Carter and Jarvis then return to Stark's house, and search his vault, which had contained dangerous weapons that had been stolen by Brannis (Stark is deemed a traitor due to the fact that he could easily have sold the weapons on the black market himself). While following the sewer system below Stark's house, Carter broaches the subject of Jarvis's past with him, as she needs to be able to trust him if they are to work together. Jarvis explains that he had met Anna, who is Jewish, in Budapest whilst serving, and as War was breaking out, Jarvis's superior refused to save her from persecution. Jarvis forged the general's signature in an attempt to save her himself, but was caught, and the two only escaped to live happy lives in America with the help of Stark. At the end of the sewer pipe, the two find a ship in which Brannis had stored all of Stark's inventions. Jarvis anonymously tips off the SSR to their location, while Carter fights off an associate of Brannis' who was guarding the weapons.

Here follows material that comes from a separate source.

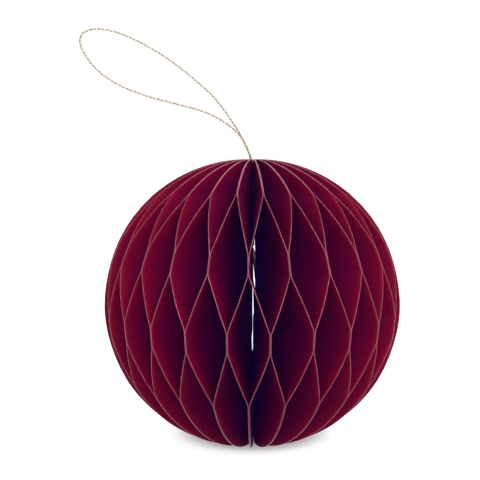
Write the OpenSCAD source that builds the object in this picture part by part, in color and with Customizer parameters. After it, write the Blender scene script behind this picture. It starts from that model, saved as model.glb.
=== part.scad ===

Using one of the weapons, Carter is able to subdue the man, but they are forced to leave him, a witness, there when the SSR promptly arrives.

Dooley orders the weapons and the man all transported back to the SSR immediately, with Krzeminski taking the man. As they are driving, the man is about to break Carter's cover to Krzeminski, when they are attacked by an unknown assailant, who kills them both. The entire SSR office mourns Krzeminski's death, even Carter, who he had never treated well at all. Dooley explains that even though Stark may have not pulled the trigger, this was all his fault, and Krzeminski would still be alive if it wasn't for his actions.

==Production==
===Development===
At the 2014 San Diego Comic-Con, Marvel announced that Anthony and Joe Russo, who directed Captain America: The Winter Soldier, would direct the episode. However, it was ultimately directed by Scott Winant. "Time and Tide" was written by Andi Bushell.

===Casting===

In December 2014, Marvel revealed that main cast members Hayley Atwell, James D'Arcy, Chad Michael Murray, Enver Gjokaj, and Shea Whigham would star as Peggy Carter, Edwin Jarvis, Jack Thompson, Daniel Sousa, and Roger Dooley, respectively. It was also revealed that the guest cast for the episode would include Lyndsy Fonseca as Angie Martinelli, Kyle Bornheimer as Agent Ray Krzeminski, Meagen Fay as Miriam Fry, Patrick Smith as Agent Wallace, Alexander Carroll as Agent Yauch, Rob Mars as Jerome Zandow, Lesley Boone as Rose, Benita Robledo as Carol, Bridget Regan as Dottie Underwood, Laura Coover as Molly, Tim James as Jimmy, Paul Roache as building manager, Christie Lynn Herring as prostitute and Rick Steadman as automat customer. However, Smith, Carroll, Mars, Robledo, Coover, James, Roache, Herring, and Steadman did not receive guest star credit in the episode. Fonseca, Bornheimer, Fay, Carroll, and Boone all reprise their roles from earlier in the series.

===Design===
In the Griffith Hotel (based on the Barbizon Hotel for Women) where Carter now lives, the women have high expectations, including having to wear appropriate attire – series costume designer Giovanna Ottobre-Melton noted that "No one shows up in P.J.s or curlers in the dining room". When Carter and Jarvis investigate in a sewer, she wears a "fashionable yet very practical jumpsuit" consisting of "her brown wool plaid high-waisted check pants, previously seen in the premiere ... with a matching plaid shirt, belt, and brown brogue style boots", while he wears "fisher stripe belted coveralls" over his suit. Both of these outfits were custom made for the series. For the introduction of Dottie Underwood, "fresh from Iowa", Regan wears "a vintage burgundy hand-knit sweater, sage green blouse, dark green A-line skirt, and green suede pumps."

==Release==
"Time and Tide" was first aired on ABC in the United States and CTV in Canada on January 13, 2015.

The episode was released on Blu-ray and DVD along with the rest of the first season on September 18, 2015, as an Amazon exclusive in the U.S. "Time and Tide" debuted on Hulu on November 29, 2017, after it acquired the exclusive streaming rights to the series, and was made available on Disney+ at launch, on November 12, 2019, along with the rest of the series.

==Reception==
===Ratings===
In the United States the episode received a 1.5/4 percent share among adults between the ages of 18 and 49, meaning that it was seen by 1.5 percent of all households, and 4 percent of all of those watching television at the time of the broadcast. It was watched by 5.10 million viewers. The Canadian broadcast gained 1.80 million viewers, the third highest for that day and the eleventh highest for the week.